Nitrogen and Oxygen-Doped Hierarchical Porous Carbons from Algae Biomass: Direct Carbonization and Excellent Electrochemical Properties

Herein, the algae pollutants of Enteromorpha prolifera were applied as precursors to obtain nitrogen and oxygen co-doped hierarchical carbons with major pores at around 1.5 and 5.0 nm through direct carbonization at 700 and 900 °C after freeze-drying treatment. Physical properties of porous carbons including morphology, elemental analysis, and pore size distribution were evaluate by transmission electron microscopy, X-ray photoelectron spectroscopy and N2 sorption.

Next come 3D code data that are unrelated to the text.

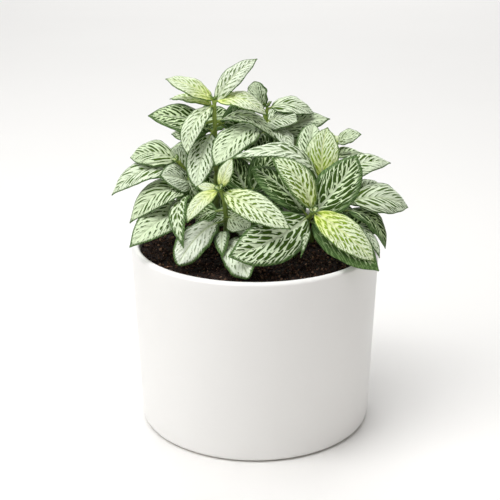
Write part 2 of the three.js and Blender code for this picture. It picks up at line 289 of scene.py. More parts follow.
def crumbs():
    """Crumbs of many sizes, most of them fine, lying half sunk over the bed."""
    draw = np.random.default_rng(7)
    shapes = crumb_shapes()
    places, faces, tones, count = [], [], [], 0
    for number in range(CRUMBS):
        shape, shape_faces = shapes[number % CRUMB_SHAPES]
        size = CRUMB_SIZE * (0.7 + 1.6 * draw.random() ** 4)
        radius = (SOIL_RADIUS - CRUMB_MARGIN) * math.sqrt(draw.random())
        angle = 2 * math.pi * draw.random()
        spin = np.linalg.qr(draw.normal(size=(3, 3)))[0]
        spin *= np.sign(np.linalg.det(spin))
        lift = LUMP_HEIGHT * 0.15 * draw.normal() + size * 0.35
        middle = (radius * math.cos(angle), radius * math.sin(angle), soil_height(radius) + lift)
        places.append(shape * [1.0, 0.8, 0.7] @ spin * size + middle)
        faces.append(shape_faces + count)
        tones.append(np.full(len(shape), draw.random() ** 1.6))
        count += len(shape)
    mesh = bpy.data.meshes.new("soil_crumbs")
    mesh.from_pydata(np.concatenate(places).tolist(), [], np.concatenate(faces).tolist())
    mesh.attributes.new("tone", "FLOAT", "POINT").data.foreach_set("value", np.concatenate(tones))
    piece = bpy.data.objects.new("soil_crumbs", mesh)
    bpy.context.collection.objects.link(piece)
    return piece


soil_look = soil_material()
for piece in (soil_bed(), crumbs()):
    piece.data.materials.append(soil_look)
    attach(piece, "root")
    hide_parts("soil")

# The shoots
# Upright shoots of the nerve plant: a soft green stem, pairs of leaves on short stalks and a bud on top.
# Each leaf is a grid, shaped as the frame's leaf is and then thickened. Stems and ribs are round curves.
# Sizes and places are in millimetres here, and MM turns them into metres.
MM = 0.001
SOIL_LEVEL = 95
STEM_DEPTH = 19
STEM_BEND = 0.45
STEM_RADIUS = 1.45
STEM_START = 0.06
STEM_POINTS = 48
STEM_THINNING = 0.3
JOINT_LENGTH = 0.012
JOINT_SWELL = 0.18
STALK_WIDTH = 1.6
YOUNG_STALK = 1.5
STALK_GROWTH = 4
BASE_POWER = 0.68
TIP_POWER = 0.85
OLD_AGE = 0.8
OLD_ROUNDING = 0.4
OLD_RUFFLE = 1.6
TIP_WIDTH = 0.5
FOLD = 0.45
WAVE_HEIGHT = 0.35
WAVES = 2.5
RIPPLE_HEIGHT = 0.08
RIPPLES = 7.75
QUILT_HEIGHT = 0.3
GROOVE_DEPTH = 0.25
GROOVE_WIDTH = 0.8
EDGE_WANDER = 0.012
DRIP_TIP = 0.45
DRIP_START = 0.84
STALK_RADIUS = 0.72
RIB_RADIUS = 0.62
RIB_MARK = 0.22
RIB_END = 0.93
RIB_POINTS = 20
FULL_LENGTH = 32
FULL_WIDTH = 16
BLADE_ROWS = 46
BLADE_COLUMNS = 24
BLADE_THICKNESS = 0.42

# How a leaf is marked. The shade look, and the dark look on leaves inside the plant, are painted shade.
# white: half the width of a pale vein, as a share of the space between side veins.
# heart: how much whiter the leaf is along its middle. lime: how young and yellow its green is.
# depth: how strong its green is. columns: the side veins on each side. rows: the meshes from rib to edge.
# margin: the width of the green edge in millimetres.
LOOK_PARTS = ("white", "heart", "lime", "depth", "columns", "rows", "margin")
LOOKS = {
    "faint": (0.28, 0.08, 1, 0.6, 11.5, 4.4, 0.5),
    "soft": (0.23, 0.07, 0.9, 0.8, 10.5, 4, 0.45),
    "lime": (0.2, 0.06, 1, 1, 10, 4.4, 0.5),
    "fresh": (0.21, 0.07, 0.42, 1, 10.5, 4.4, 0.5),
    "bold": (0.16, 0.06, 0.5, 1, 9, 4, 0.9),
    "mint": (0.24, 0.08, 0.12, 0.9, 10, 3.4, 0.45),
    "net": (0.2, 0.08, 0.04, 0.95, 10, 3, 0.5),
    "streaked": (0.2, 0.1, 0.08, 1, 10, 1.7, 0.5),
    "deep": (0.13, 0.06, 0, 1, 9, 3.6, 1.3),
    "fleck": (0.22, 0.2, 0.04, 1, 10.5, 4, 0.8),
    "edged": (0.15, 0.1, 0.08, 1, 9, 3.4, 1.1),
    "white": (0.33, 0.2, 0.06, 0.8, 11, 4, 0.6),
    "old": (0.3, 0.16, 0.1, 0.8, 10, 4, 1.3),
    # dark: deep green with thin veins. It is the front leaves' own colour, and painted shade on leaves
    # inside the plant. shade: darker still, painted shade for leaves inside the plant.
    "dark": (0.09, 0.05, 0, 1, 8.4, 3, 1.9),
    "shade": (0.06, 0.03, 0, 1, 8.4, 3, 2.2),
    "rimmed": (0.09, 0.05, 0.1, 1, 9, 3, 3.2),
}

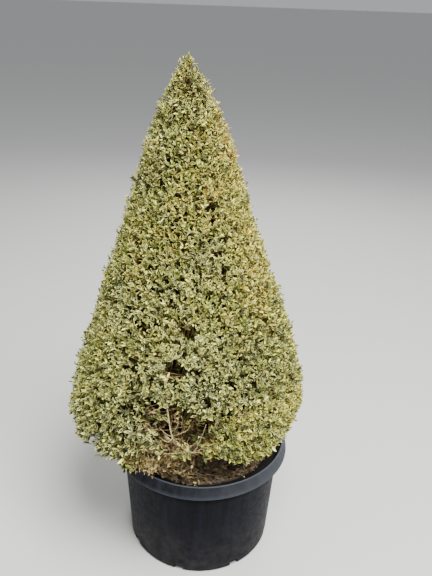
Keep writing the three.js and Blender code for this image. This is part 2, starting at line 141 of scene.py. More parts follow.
def hump(value: Array, middle: float, reach: float) -> Array:
    """1 where a value is at the middle, less the square of its distance as a share of the reach."""
    return np.clip(1 - ((value - middle) / reach) ** 2, 0, 1)


def xyz(x: Array, y: Array, z: Array) -> Array:
    """Places from their coordinates, which are first spread to one shape."""
    return np.stack(np.broadcast_arrays(x, y, z), axis=-1)


def unit(vectors: Array) -> Array:
    """Vectors scaled to a length of one."""
    return vectors / np.maximum(np.linalg.norm(vectors, axis=-1, keepdims=True), 1e-9)


def round_angles(count: int) -> Array:
    """Angles spread evenly round a circle."""
    return np.arange(count) * math.tau / count


def run_along(path: Array) -> Array:
    """Length of a path from its start to each of its places."""
    return np.concatenate([[0], np.cumsum(np.linalg.norm(np.diff(path, axis=0), axis=1))])


def across(axis: Array) -> tuple[Array, Array]:
    """Two directions square to each axis and to each other.

    Args:
        axis: Unit vectors, one in each row.

    Returns:
        The first and the second direction for each row.
    """
    helper = np.where(np.abs(axis[..., 2:]) > 0.9, np.array([1.0, 0.0, 0.0]), UP)
    first = unit(np.cross(helper, axis))
    return first, np.cross(axis, first)


@dataclass(frozen=True)
class SmoothCurve:
    """A smooth curve through (position, value) pairs.

    Between two neighbours it is a cubic. Its slopes come from the values on both sides, weighed by how
    far away these stand, and it has no curvature at its two ends.
    """

    pairs: tuple[tuple[float, float], ...]

    def __call__(self, at: Array) -> Array:
        """The values of the curve.

        Args:
            at: Positions, which are held to the curve's ends.

        Returns:
            One value for each position.
        """
        place, value = np.array(self.pairs).T
        last = len(place) - 1
        x = np.clip(at, place[0], place[-1])
        high = np.clip(np.searchsorted(place, x, side="right"), 1, last)
        low = high - 1
        before = np.where(low > 0, low - 1, high)
        after = np.where(high < last, high + 1, low)
        half = (place[high] - place[low]) / 2
        back = half / (place[low] - place[before])
        ahead = half / (place[after] - place[high])
        p = (x - place[low]) / (place[high] - place[low])
        weights = (
            (before, -back * p ** 3 + 2 * back * p ** 2 - back * p),
            (low, (1 + back) * p ** 3 + (-1.5 - 2 * back) * p ** 2 + (-0.5 + back) * p + 1),
            (high, (-1 - ahead) * p ** 3 + (1.5 + ahead) * p ** 2 + 0.5 * p),
            (after, ahead * p ** 3 - ahead * p ** 2),
        )
        return sum(value[index] * weight for index, weight in weights)


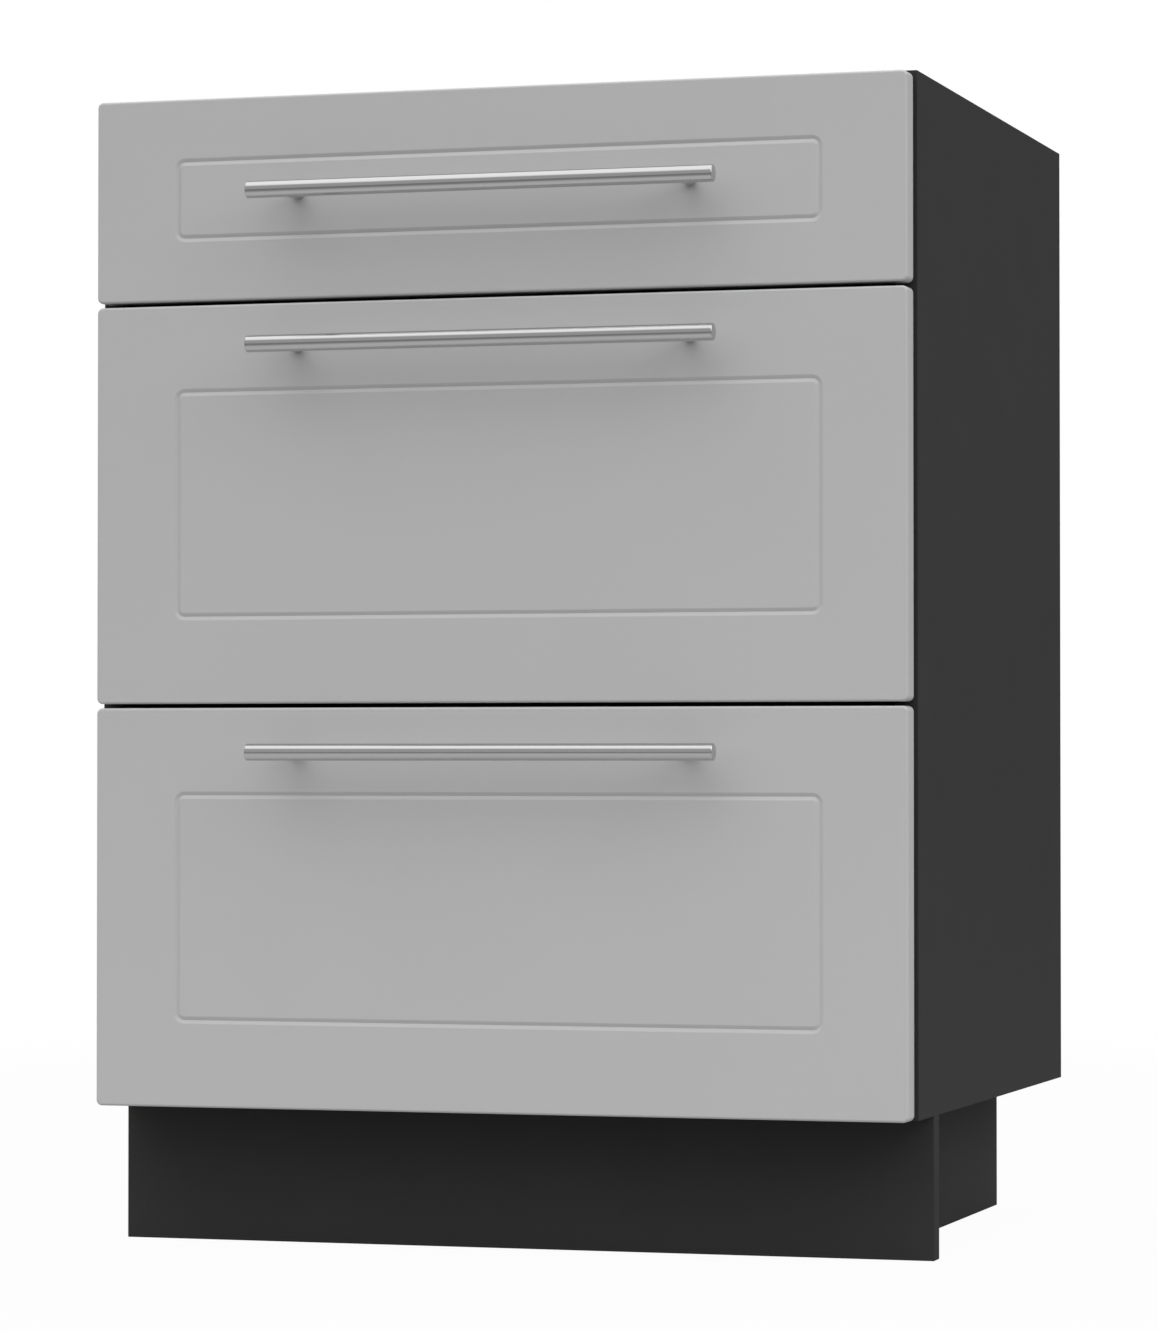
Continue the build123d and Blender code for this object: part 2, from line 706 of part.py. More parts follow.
# ================================= slides =====================================
def c_section(z, web_u, lip_u, half_height, steel):
    """Draw a left slide's C-shaped section: an upright web at web_u from the side panel,
    and two flanges that reach to lip_u."""
    middle_x = -wall_x + (web_u + lip_u) / 2
    width = abs(lip_u - web_u)
    inward = steel if lip_u > web_u else -steel
    with Locations((middle_x, z)):
        Rectangle(width, 2 * half_height)
    with Locations((middle_x + inward, z)):
        Rectangle(width, 2 * (half_height - steel), mode=Mode.SUBTRACT)


with BuildPart() as slide_cabinet_members:
    with BuildSketch(Plane.XZ.offset(-slide_y)):
        for drawer in drawers:
            c_section(drawer.slide_z, 0, outer_lip_u, outer_half, slide_steel)
    extrude(amount=-slide_length)
    fillet(slide_cabinet_members.edges().filter_by(Axis.Y).group_by(Axis.X)[0], slide_bend)
    with Locations(*[seat(-wall_x + slide_steel, y, z, left) for y, z in slide_screw_places]):
        CounterSinkHole(wood_screw_radius + fit, wood_screw_head + fit, slide_steel, counter_sink_angle=90)
    mirror(about=Plane.YZ)


def slide_middle_members(drawer):
    """The middle sheets of a pair of slides, with holes to reach the cabinet's screws."""
    with BuildPart() as members:
        with BuildSketch(Plane.XZ.offset(-slide_y)):
            c_section(drawer.slide_z, middle_u, middle_lip_u, middle_half, slide_steel)
        extrude(amount=-slide_length)
        fillet(members.edges().filter_by(Axis.Y).group_by(Axis.X)[0], slide_bend)
        inner_x = -wall_x + middle_u + slide_steel
        with Locations(*[seat(inner_x, y, drawer.slide_z, left) for y in slide_screw_ys]):
            Hole(access_hole_radius, slide_steel)
        mirror(about=Plane.YZ)
    return members


def slide_drawer_members(drawer):
    """The inner sheets of a pair of slides, screwed to the box."""
    with BuildPart() as members:
        with BuildSketch(Plane.XZ.offset(-slide_y)):
            c_section(drawer.slide_z, slide_thickness, drawer_lip_u, drawer_half, slide_steel)
        extrude(amount=-slide_length)
        fillet(members.edges().filter_by(Axis.Y).group_by(Axis.X)[-1], slide_bend)
        with Locations(*[seat(-box_x - slide_steel, y, drawer.slide_z, right) for y in slide_screw_ys]):
            Hole(slide_screw_radius + fit, slide_steel)
        mirror(about=Plane.YZ)
    return members


def ball_cages(drawer, web_u, lip_u, row, ball_u):
    """A pair of thin cages, each with two rows of balls above and below its web."""
    first_y = slide_middle_y - (ball_count - 1) * ball_pitch / 2
    ball_places = [(-wall_x + ball_u, first_y + step * ball_pitch, drawer.slide_z + side * row)
                   for step in range(ball_count) for side in (-1, 1)]
    with BuildPart() as cages:
        with BuildSketch(Plane.XZ.offset(cage_length / 2 - slide_middle_y)):
            c_section(drawer.slide_z, web_u, lip_u, row + cage_steel / 2, cage_steel)
        extrude(amount=-cage_length)
        with Locations(*ball_places):
            Cylinder(ball_radius + ball_play, 2 * ball_radius, mode=Mode.SUBTRACT)
            Sphere(ball_radius)
        mirror(about=Plane.YZ)
    return cages


def ball_cages_outer(drawer):
    """The cages between the cabinet members and the middle members."""
    return ball_cages(drawer, outer_cage_u, outer_cage_lip_u, outer_row, outer_ball_u)


def ball_cages_inner(drawer):
    """The cages between the middle members and the drawer members."""
    return ball_cages(drawer, inner_cage_u, middle_lip_u, inner_row, inner_ball_u)


# ============================== write the pieces ==============================
os.makedirs("parts", exist_ok=True)
save_carcass()
save(slide_cabinet_members, "slide_cabinet_members")
drawer_pieces = [
    front_panel, handle_bar, handle_posts, handle_screws,
    box_front, box_back, box_sides, box_base, box_dowels, drawer_screws,
    slide_drawer_members, slide_middle_members, ball_cages_outer, ball_cages_inner,
]
for drawer in drawers:
    for make_piece in drawer_pieces:
        save(make_piece(drawer), f"{make_piece.__name__}_{drawer.name}")
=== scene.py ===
"""The looks of a kitchen base cabinet with three drawers.

Anthracite carcass and recessed plinth, three light grey lacquered fronts with a milled
frame line, brushed steel bar handles, pale drawer boxes on zinc-plated ball slides.
Metres, in the part's own frame: +X right, +Y back, +Z up, origin on the floor.
"""
import json
import math

import bpy
import numpy as np
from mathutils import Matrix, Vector

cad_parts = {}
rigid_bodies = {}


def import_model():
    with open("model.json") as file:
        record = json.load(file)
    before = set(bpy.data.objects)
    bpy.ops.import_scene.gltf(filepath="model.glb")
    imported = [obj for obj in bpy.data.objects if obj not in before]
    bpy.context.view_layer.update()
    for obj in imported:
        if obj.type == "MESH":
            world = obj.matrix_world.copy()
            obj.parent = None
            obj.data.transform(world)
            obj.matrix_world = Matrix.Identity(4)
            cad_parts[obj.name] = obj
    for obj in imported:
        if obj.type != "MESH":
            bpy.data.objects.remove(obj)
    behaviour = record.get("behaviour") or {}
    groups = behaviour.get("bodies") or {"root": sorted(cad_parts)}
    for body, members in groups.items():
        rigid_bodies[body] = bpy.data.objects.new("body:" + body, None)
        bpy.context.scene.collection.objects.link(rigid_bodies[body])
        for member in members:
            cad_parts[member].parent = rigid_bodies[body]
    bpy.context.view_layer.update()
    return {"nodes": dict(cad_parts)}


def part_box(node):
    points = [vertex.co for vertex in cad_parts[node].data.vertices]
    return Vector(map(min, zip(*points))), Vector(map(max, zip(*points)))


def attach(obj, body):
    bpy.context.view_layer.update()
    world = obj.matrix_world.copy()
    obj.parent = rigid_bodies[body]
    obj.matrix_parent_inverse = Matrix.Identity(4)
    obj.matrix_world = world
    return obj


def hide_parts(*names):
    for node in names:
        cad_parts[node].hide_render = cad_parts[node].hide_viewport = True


for leftover in list(bpy.data.objects):
    bpy.data.objects.remove(leftover)
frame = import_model()

mm = 0.001
drawers = ("top", "middle", "bottom")

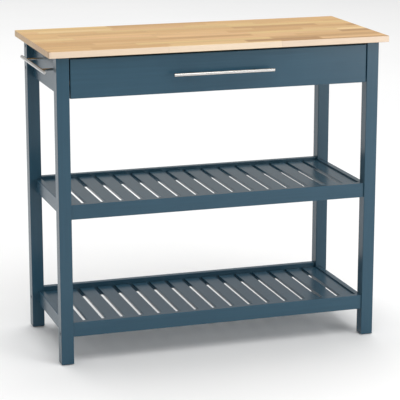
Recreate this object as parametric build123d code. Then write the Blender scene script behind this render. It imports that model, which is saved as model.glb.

In both cases, surface areas were only close to 450 m2 g−1 with 70% areas inherited from mesopores, resulting in high density materials. The carbon derived at 700 °C had the highest capacitance of 234 F g−1 at a current density of 0.5 A g−1 in 6 M KOH electrolyte and also had excellent cycling stability with 95% of capacitance after 2000 cycles, owing to the naturally heteroatoms and unique hierarchical nanopores contributed pseudo-capacitance and provided active sites for facilitating electrolyte ions diffusion. In addition, the carbon derived at 900 °C had CO2 uptake of 6.48 mmol g−1 at 20 bar and 25 °C.